They had been married for 16 years. Their five children had left home. And they had a big family house.
Many couples might have downsized and sailed away on a world cruise.
Jenny and Ralph Owen decided to become foster carers.
“It seemed wrong to have a family home and no family in it,” said Jenny, 61, who was a teacher for more than 35 years and now works part-time as a chaplain in a high school in Runcorn.
Ralph, 71, had been retired from his job as a project manager for Shell for 18 years.
“We both had the energy and the space in our lives to do it,” said Jenny. “I thought I had one more career in me. And we simply thought it was payback time – time to make a difference.
“I know that most people who go into teaching think they can make a difference, and they often do.

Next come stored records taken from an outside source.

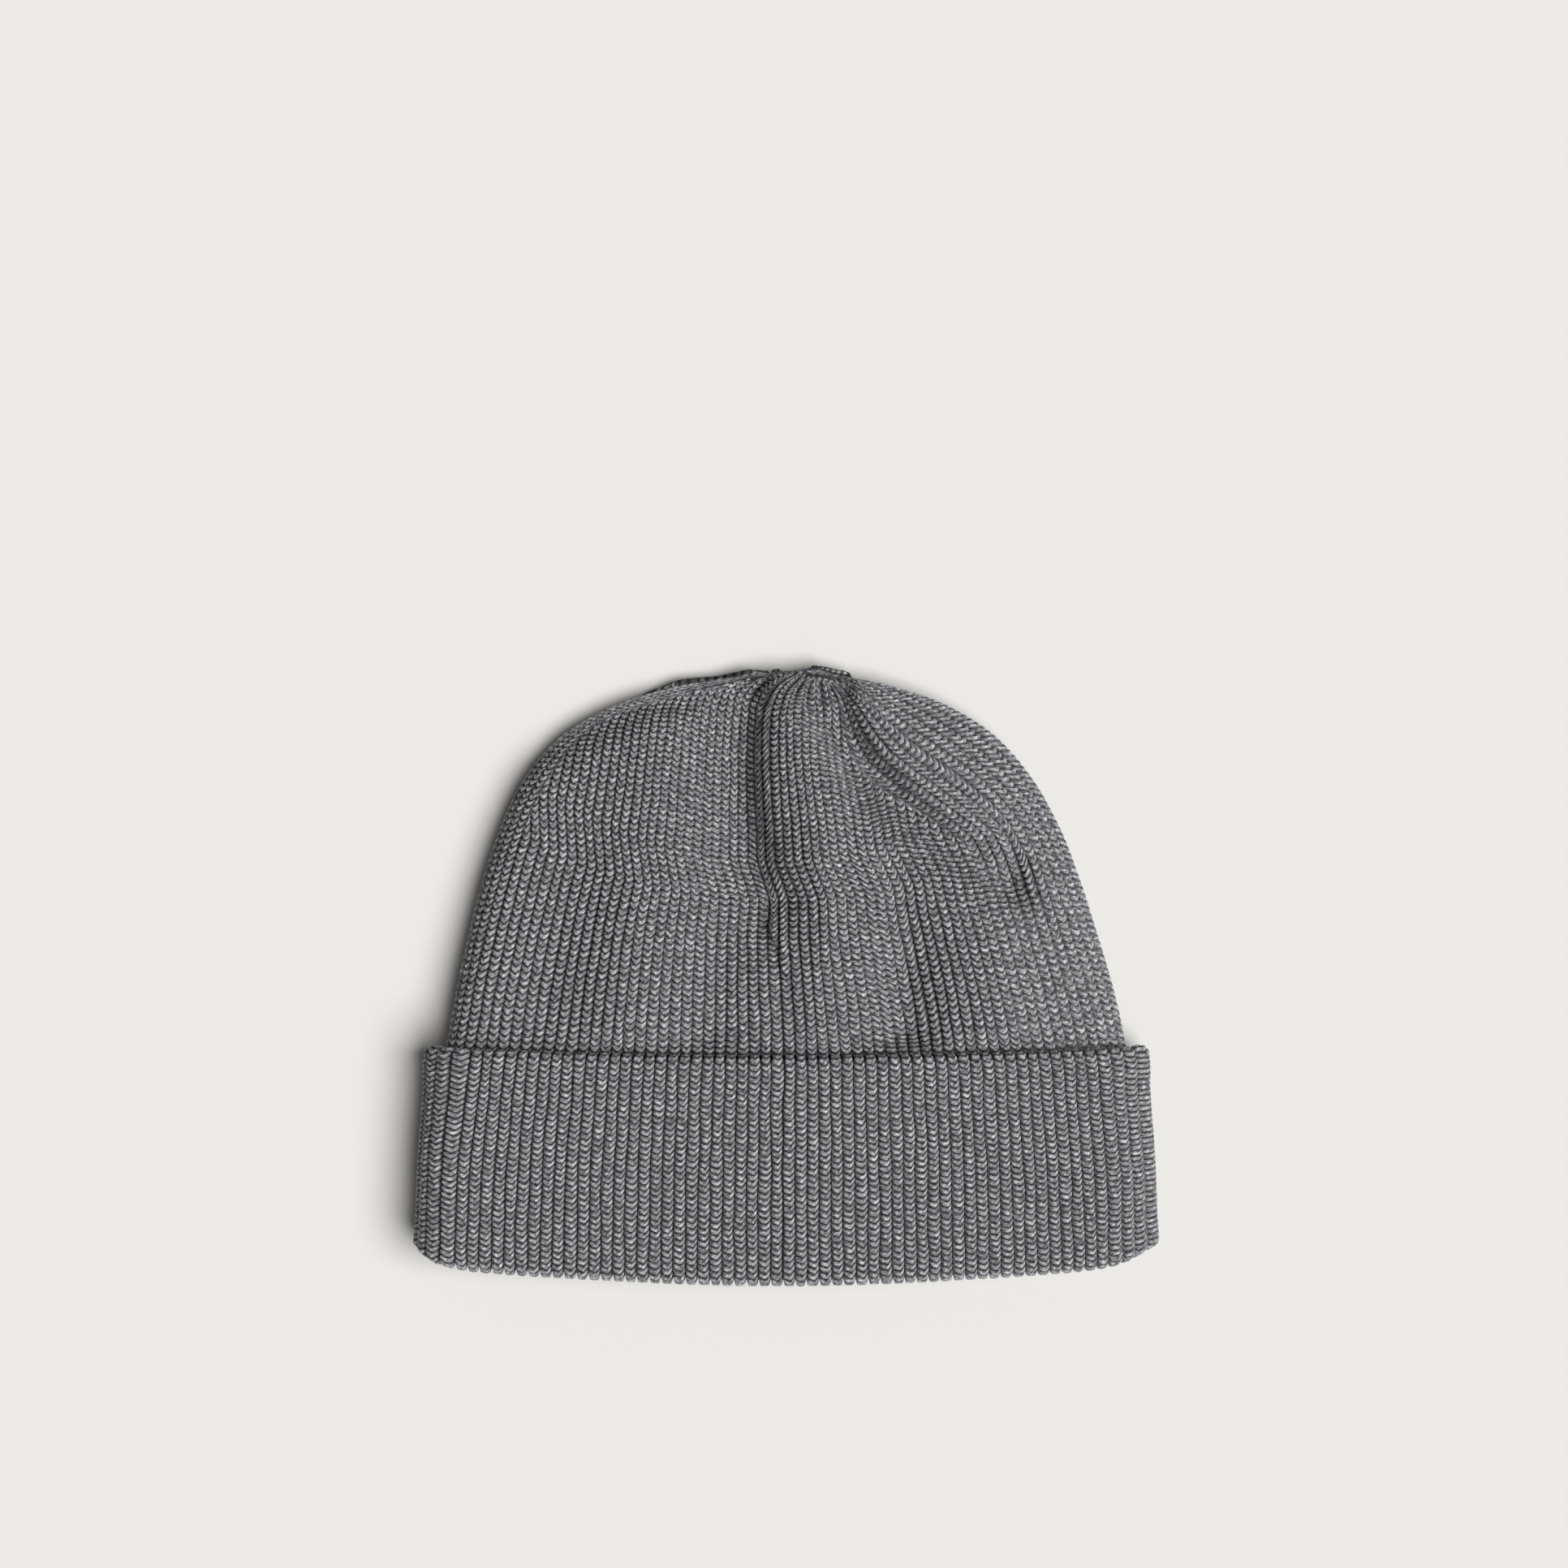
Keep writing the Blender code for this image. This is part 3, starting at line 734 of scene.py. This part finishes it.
# The yarn: greys from dark to light fibres, and where its gaps and channels reach full brightness
SHADES = (
    (0.36, (0.092, 0.091, 0.097)),
    (0.50, (0.315, 0.312, 0.327)),
    (0.65, (0.89, 0.885, 0.905)),
)
TINTS = ((0.42, (0.985, 0.99, 0.965)), (0.58, (0.975, 0.96, 1.0)))
GAP_SHADE = 0.02
CROWN_CHANNEL_SHADE = 0.10
CUFF_CHANNEL_SHADE = 0.07
GAP_FULL = 1.00
CHANNEL_FULL = 0.85
STRAND_POWER = 1.3
FIBRE_PLIES = 3.0  # streaks of fibre across one wale
FIBRE_TURNS = 5.0  # streaks of fibre along one stitch
FIBRE_SHARE = 0.55  # of the grey that comes from fibres; the rest comes from specks
SPECK_SCALE = 700.0
CLOUD_SCALE = 420.0


def yarn_material(name, channel_shade):
    """Heathered grey yarn: marled fibres along each strand, dark gaps between strands and ribs."""
    material = bpy.data.materials.new(name)
    material.use_nodes = True
    tree = material.node_tree
    shader = tree.nodes["Principled BSDF"]
    shader.inputs["Roughness"].default_value = 0.9
    shader.inputs["Specular IOR Level"].default_value = 0.15
    shader.inputs["Sheen Weight"].default_value = 0.08
    shader.inputs["Sheen Roughness"].default_value = 0.5

    uv = tree.nodes.new("ShaderNodeUVMap")
    uv.uv_map = "yarn"
    parts = tree.nodes.new("ShaderNodeSeparateXYZ")
    tree.links.new(uv.outputs["UV"], parts.inputs["Vector"])
    wale, phase = parts.outputs["X"], parts.outputs["Y"]

    # How deep a point lies in the gap between two strands, 0 in the gap and 1 on the strand
    middle = math_node(tree, "MULTIPLY_ADD", math_node(tree, "FRACT", phase), 2.0, -1.0)
    strand = math_node(tree, "SUBTRACT", 1.0, math_node(tree, "MULTIPLY", middle, middle))
    strand = math_node(tree, "POWER", strand, STRAND_POWER)

    # Fibres wound round each strand, and specks of lighter and darker yarn
    twisted = tree.nodes.new("ShaderNodeCombineXYZ")
    tree.links.new(math_node(tree, "MULTIPLY", wale, FIBRE_PLIES), twisted.inputs["X"])
    turned = math_node(tree, "MULTIPLY", wale, FIBRE_TURNS)
    slanted = math_node(tree, "MULTIPLY_ADD", phase, FIBRE_TURNS, turned)
    tree.links.new(slanted, twisted.inputs["Y"])
    fibres = noise(tree, twisted.outputs["Vector"], 1.0, 3.0, 0.7, flat=True)
    place = tree.nodes.new("ShaderNodeTexCoord").outputs["Object"]
    specks = noise(tree, place, SPECK_SCALE, 2.0, 0.6)
    speck_grey = math_node(tree, "MULTIPLY", specks, 1 - FIBRE_SHARE)
    grey = math_node(tree, "MULTIPLY_ADD", fibres, FIBRE_SHARE, speck_grey)
    colour = colour_ramp(tree, grey, SHADES)

    # Faint cool and warm fibres
    clouds = noise(tree, place, CLOUD_SCALE, 1.0, 0.5)
    colour = multiplied(tree, colour, colour_ramp(tree, clouds, TINTS))

    ridge = tree.nodes.new("ShaderNodeAttribute")
    ridge.attribute_name = "ridge"
    openness = tree.nodes.new("ShaderNodeAttribute")
    openness.attribute_name = "openness"
    for value, dark, full in (
        (strand, GAP_SHADE, GAP_FULL),
        (ridge.outputs["Fac"], channel_shade, CHANNEL_FULL),
    ):
        missing = math_node(tree, "SUBTRACT", 1.0, value)
        shallow = math_node(tree, "MULTIPLY", missing, openness.outputs["Fac"])
        filled = math_node(tree, "SUBTRACT", 1.0, shallow)
        shade = colour_ramp(tree, filled, ((0.0, (dark,) * 3), (full, (1.0, 1.0, 1.0))))
        colour = multiplied(tree, colour, shade)
    tree.links.new(colour, shader.inputs["Base Color"])

    bump = tree.nodes.new("ShaderNodeBump")
    bump.inputs["Strength"].default_value = 0.5
    bump.inputs["Distance"].default_value = 0.0002
    tree.links.new(fibres, bump.inputs["Height"])
    tree.links.new(bump.outputs["Normal"], shader.inputs["Normal"])
    return material


def plain_material(name, colour, roughness):
    """One even matt colour."""
    material = bpy.data.materials.new(name)
    material.use_nodes = True
    shader = material.node_tree.nodes["Principled BSDF"]
    shader.inputs["Base Color"].default_value = (*colour, 1)
    shader.inputs["Roughness"].default_value = roughness
    shader.inputs["Specular IOR Level"].default_value = 0.0
    return material


FLOOR_DROP = 0.0003
FLOOR_SIZE = 40.0
FLOOR_COLOUR = (0.80, 0.785, 0.755)


def build_floor():
    """A wide pale floor just under the cap."""
    half = FLOOR_SIZE / 2
    mesh = bpy.data.meshes.new("floor")
    corners = [(-half, -half, 0), (half, -half, 0), (half, half, 0), (-half, half, 0)]
    mesh.from_pydata(corners, [], [(0, 1, 2, 3)])
    floor = bpy.data.objects.new("floor", mesh)
    floor.location.z = -FLOOR_DROP
    mesh.materials.append(plain_material("floor", FLOOR_COLOUR, 1.0))
    bpy.context.scene.collection.objects.link(floor)


# Light: one broad soft key, high on the right and a little below, and a faint even sky
KEY_STRENGTH = 3.35
KEY_HEIGHT = 62.0  # degrees above the floor
KEY_SIDE = -22.0  # degrees from +X towards the viewer's lower edge
KEY_SOFTNESS = 43.0  # degrees
SKY = 0.11


def build_light():
    """The key and the sky, and the view transform that keeps the colours as they are."""
    key = bpy.data.lights.new("key", "SUN")
    key.energy = KEY_STRENGTH
    key.angle = math.radians(KEY_SOFTNESS)
    lamp = bpy.data.objects.new("key", key)
    lamp.rotation_euler = (0, math.radians(90 - KEY_HEIGHT), math.radians(KEY_SIDE))
    bpy.context.scene.collection.objects.link(lamp)
    world = bpy.data.worlds.new("sky")
    world.use_nodes = True
    background = world.node_tree.nodes["Background"]
    background.inputs["Color"].default_value = (1.0, 1.0, 1.0, 1)
    background.inputs["Strength"].default_value = SKY
    bpy.context.scene.world = world
    bpy.context.scene.view_settings.view_transform = "Standard"


# Camera: straight above, with the photograph's frame
FRAME_WIDTH = 0.4725  # metres across the frame at the height of the cap's outline
OUTLINE_HEIGHT = 0.012
CAMERA_DISTANCE = 1.6
SENSOR = 36.0
FRAME_MIDDLE = (-0.0005, 0.0581)


def build_camera():
    """A camera that looks straight down."""
    data = bpy.data.cameras.new("camera")
    data.sensor_width = SENSOR
    data.lens = SENSOR * CAMERA_DISTANCE / FRAME_WIDTH
    camera = bpy.data.objects.new("camera", data)
    camera.location = (*FRAME_MIDDLE, OUTLINE_HEIGHT + CAMERA_DISTANCE)
    bpy.context.scene.collection.objects.link(camera)
    bpy.context.scene.camera = camera


def main():
    """Builds the stage and the cap."""
    rng = np.random.default_rng(SEED)
    build_camera()
    build_floor()
    build_light()
    crown_yarn = yarn_material("crown_yarn", CROWN_CHANNEL_SHADE)
    cuff_yarn = yarn_material("cuff_yarn", CUFF_CHANNEL_SHADE)
    # The numbers are points in a wale, rows in a course, and parts side by side
    build_crown("crown_front", True, 6, 6, 2, crown_yarn, rng)
    build_crown("crown_back", False, 3, 4, 1, crown_yarn, rng)
    build_cuff("cuff_front", True, 8, 6, 2, cuff_yarn, rng)
    build_cuff("cuff_back", False, 4, 4, 1, cuff_yarn, rng)
    build_inside("inside_front", True, 3, crown_yarn)
    build_inside("inside_back", False, 3, crown_yarn)


main()
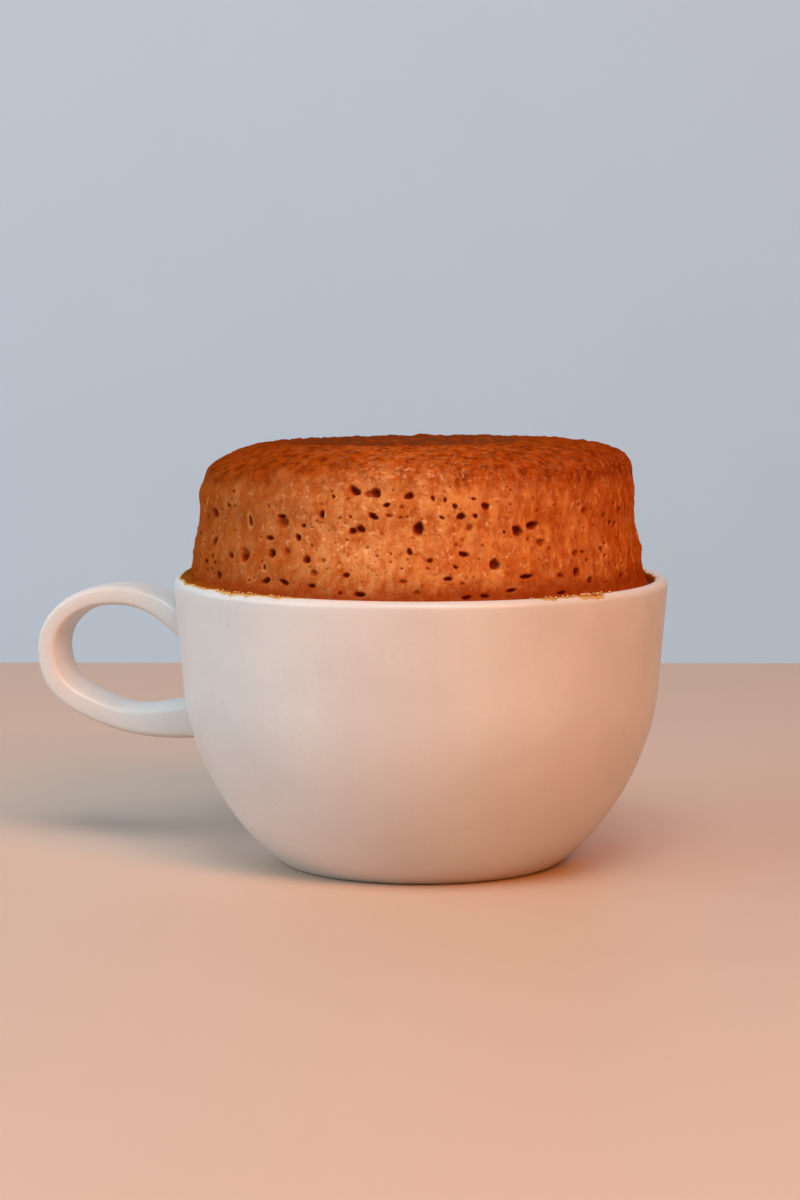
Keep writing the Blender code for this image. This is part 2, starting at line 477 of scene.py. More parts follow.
@dataclass(frozen=True)
class SpongeFinish:
    """Moist baked sponge: tan porous sides, a browner glossy skin on the shoulder and top."""

    tan: Colour = (0.62, 0.225, 0.063)
    amber: Colour = (0.50, 0.115, 0.018)
    pale: Colour = (0.72, 0.33, 0.115)
    cream: Colour = (0.86, 0.50, 0.22)
    brown: Colour = (0.33, 0.062, 0.007)
    ember: Colour = (0.38, 0.062, 0.003)
    gold: Colour = (0.76, 0.26, 0.045)
    glint: Colour = (0.82, 0.36, 0.15)
    skin: Colour = (0.19, 0.021, 0.001)
    caramel: Colour = (0.40, 0.060, 0.003)
    toasted: Colour = (0.14, 0.017, 0.001)
    top: Colour = (0.145, 0.034, 0.009)
    rim: Colour = (0.29, 0.040, 0.004)
    pore: Colour = (0.19, 0.020, 0.002)

    def make(self) -> bpy.types.Material:
        """Mix the sponge, which reads the mesh's pore, pale, brown, low, skin and top shares.

        Returns:
            The material.
        """
        graph = Graph("sponge")
        pore, pale, brown, low, skin, top = (graph.attribute(name) for name in SPONGE_LAYERS)
        patches = graph.cloud(8.0, 3.0, 0.6).over(0.36, 0.64)
        mottle = graph.cloud(1.7, 3.0, 0.62, (0.05, 0.0, 0.0), (1.0, 1.0, 0.75))
        grain = graph.cloud(0.6, 2.0, 0.6, (0.0, 0.08, 0.0))
        specks = graph.cloud(1.0, 1.0, 0.5, (0.0, 0.0, 0.03)).over(0.58, 0.74)
        dabs = graph.cloud(1.3, 1.0, 0.5, (0.09, 0.0, 0.0)).over(0.60, 0.76)
        streaks = graph.cloud(3.2, 2.0, 0.55, (0.0, 0.0, 0.06), (1.0, 1.0, 0.5)).over(0.48, 0.64)
        veins = graph.cloud(2.6, 2.0, 0.5, (0.0, 0.11, 0.0), (1.0, 1.0, 0.5)).over(0.36, 0.64)
        combed = graph.cloud(1.5, 2.0, 0.6, (0.07, 0.0, 0.0), (1.0, 1.0, 0.35))
        lumpy = graph.cloud(2.0, 3.0, 0.55, (0.0, 0.0, 0.09), (1.0, 1.0, 0.7))
        murky = graph.cloud(3.2, 3.0, 0.62, (0.02, 0.0, 0.0)).over(0.38, 0.58)
        across = graph.axis("X")
        right = across.over(-0.01, 0.035)
        shoulder = graph.coats(
            self.skin,
            (lumpy.over(0.36, 0.62), self.caramel),
            (streaks * (1.0 - top) * 0.30, self.amber),
            (brown * 0.5, self.toasted),
        )
        moist = across.over(-0.012, 0.002) - across.over(0.012, 0.03) * 0.7
        below = 1.0 - graph.axis("Z").over(0.0872, 0.0894)
        shiny = skin.over(0.15, 0.6) * (1.0 - top.over(0.0, 0.3)) * below * moist
        shiny = shiny * graph.cloud(1.0, 2.0, 0.6, (0.0, 0.03, 0.0)).over(0.55, 0.67)
        base = graph.coats(
            self.tan,
            (patches * 0.8, self.amber),
            (mottle.over(0.47, 0.66) * 0.85, self.amber),
            ((1.0 - mottle.over(0.30, 0.50)) * 0.65, self.pale),
            ((1.0 - grain.over(0.32, 0.50)) * 0.30, self.pale),
            (streaks * 0.5, self.pale),
            (brown * (0.78 + veins * 0.26), graph.blend(right, self.brown, self.ember)),
            (right * streaks * (1.0 - brown * 0.7) * 0.32, self.gold),
            (right * combed.over(0.50, 0.66) * 0.50, self.ember),
            (right * (1.0 - combed.over(0.34, 0.48)) * 0.40, self.gold),
            (skin * (0.75 + mottle.over(0.35, 0.6) * 0.25), shoulder),
            (dabs * (1.0 - skin * 0.9) * (1.0 - brown * 0.8) * 0.55, self.cream),
            (pale * (1.0 - skin) * 0.38, self.pale),
            (top * (0.22 + murky * 0.78), self.top),
            (low * (0.58 + mottle * 0.6), self.rim),
            (specks * (1.0 - top) * 0.55, self.rim),
            (pore.over(0.0, 0.6) * 0.8, self.rim),
            (pore.over(0.4, 1.0) * 0.9, self.pore),
            (shiny * 0.5, self.glint),
        )
        relief = mottle * 0.8 + grain * 0.5 + lumpy * skin * 0.8 + combed * right * 0.7
        graph.dress(
            Base_Color=base,
            Roughness=0.62 - shiny * 0.25,
            Coat_Weight=shiny * 0.2,
            Coat_Roughness=0.2,
            Specular_IOR_Level=0.0,
            Subsurface_Weight=0.15,
            Subsurface_Radius=CRUMB_SCATTER,
            Subsurface_Scale=1.2 * MM,
            Normal=graph.bump(relief, 0.6, 0.35),
        )
        return graph.material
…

But this was the opportunity to make a difference in a very particular way.”
The couple began by contacting every foster agency they could find.
“We chose Community Foster Care because they came back to me in less than a week and they phoned rather than sending an email or a letter,” said Jenny.
She and Ralph, 71, signed up for the CFC training scheme and were both registered in April 2015.
“Throughout the process of training and placements, we’ve always felt cherished by Community Foster Care. They make us feel they know us and remember us – we’re not just a name on a list,” said Jenny.
The couple have chosen to do mother-and-baby and parent-and-child fostering.
“Given our ages, we wanted to do short-term fostering. It wouldn’t be sensible to take on a child for five years. We weren’t looking to build a new family.”
Jenny believes that cared-for children want the same things that any parent wants for their own child: boundaries, love, security, resilience, humour.
“It’s just more demanding because you’re filling a big gap in their lives and that’s a huge responsibility.
“There is a realisation that you can’t always help. All you can do in some situations is sit alongside and be there for them. But that’s still worthwhile.”
The couple have recently completed their first placement and are eager to begin the next. Jenny’s advice to others thinking of fostering is to ‘be brave’.
“There are a lot of things that you’ve just got to do in life. You can stand around for a long time wondering ‘should I or shouldn’t I’ but at the end of the day, you have to go out there and do your best. If you have the space and the energy, just do it.”